Nasci em Porto Alegre, mas dois meses antes de eu fazer 5 anos, minha família cruzou o Mampituba de mala e cuia e nos mudamos para São Paulo. Assim, desde o 1º ano da escola, todo o Sete de Setembro era a mesma coisa: fazíamos uma visita ao Museu do Ipiranga. Era longe – ou pelo menos longe parecia para uma criança de sete anos (embora para “perto” até hoje não sirva) –, mas eu adorava o passeio. Os jardins do Parque da Independência, inspirados nos de Versailles, com cem chafarizes e as azaleias anunciando a primavera; as pinturas monumentais do interior do prédio neoclássico – dentre elas, é claro, Independência ou Morte, de Pedro Américo, com seus oito metros de comprimento –; as estátuas dos bandeirantes, a “casa do Grito”: era tudo puro espanto e êxtase.
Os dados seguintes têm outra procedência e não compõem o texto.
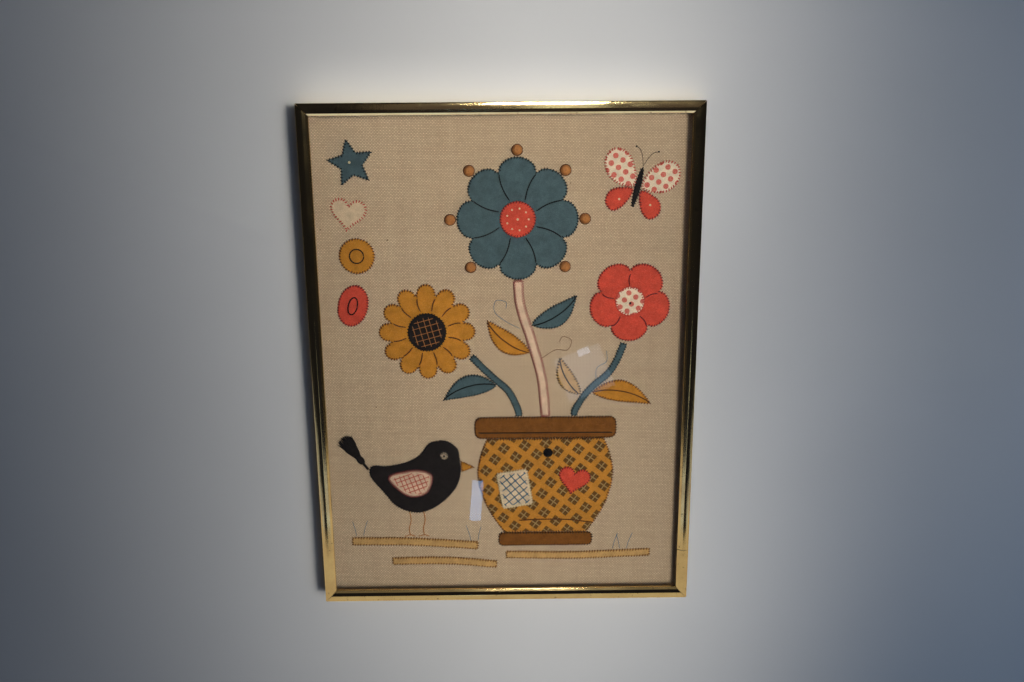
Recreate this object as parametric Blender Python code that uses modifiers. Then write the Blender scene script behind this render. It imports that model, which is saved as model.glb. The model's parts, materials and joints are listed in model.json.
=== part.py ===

Um temor reverencial.
Mas a visita me despertava uma dúvida atroz: por que o riacho Ipiranga, que na letra do hino tinha “margens plácidas”, fedia tanto? Claro que eu já convivia com rios poluídos. No passeio de despedida de Porto Alegre, meu avô dissera que costumava nadar no Guaíba, mas que agora ele estava “sujo”. O Tietê, em cuja marginal eu tanto me engarrafava, era um esgoto a céu aberto. Mas eu julgava que só os rios grandes eram sujos – e que córregos, arroios e riachos fluíam sempre límpidos. Justo por isso, o Ipiranga me intrigava. Por que um riozinho já nascia malcheiroso?
Passados mais de 50 anos ainda não tenho a resposta – excetuando-se, claro, o fato de hoje eu saber o que significam ausência de saneamento, loteamentos ilegais, desigualdade e exclusão. Também não encontro explicações para o fato de que quase todo mundo que conheço – com exceção de alguns paulistas – confesse jamais ter visitado o Museu do Ipiranga. Sei que fazem eternos sete anos que ele está fechado – mas, poxa, ficou 118 anos aberto! Não tenho espaço nem saco para contar aqui a história desse marco, mas asseguro que sua construção durou mais, teve mais desvios e desvãos e foi ainda mais constrangedora do que a da tal “trincheira da Ceará”, na entrada de Porto Alegre.
Mas o fato é que o museu passa por grandes reformas e vai reabrir em 7 de setembro de 2022, o dia dos 200 anos. Mas e o riacho? Bem, ele também estará lá, mas aposto que ainda fedido e imundo. Pois enquanto houver algo de pobre no reino do Brasil, seus rios – grandes ou pequenos – podres seguirão. Mas se você quiser odores mais perfumosos, estou lançando O Dicionário da Independência, e quem o adquirir até o próximo dia 14, no site da editora Piu, levará brindes. Adoraria que um deles fosse um copo d´água do Ipiranga – do paulista, mas já serviria se pudesse ser do nosso porto-alegrense.
Só que daí, em vez de independência, seria a morte.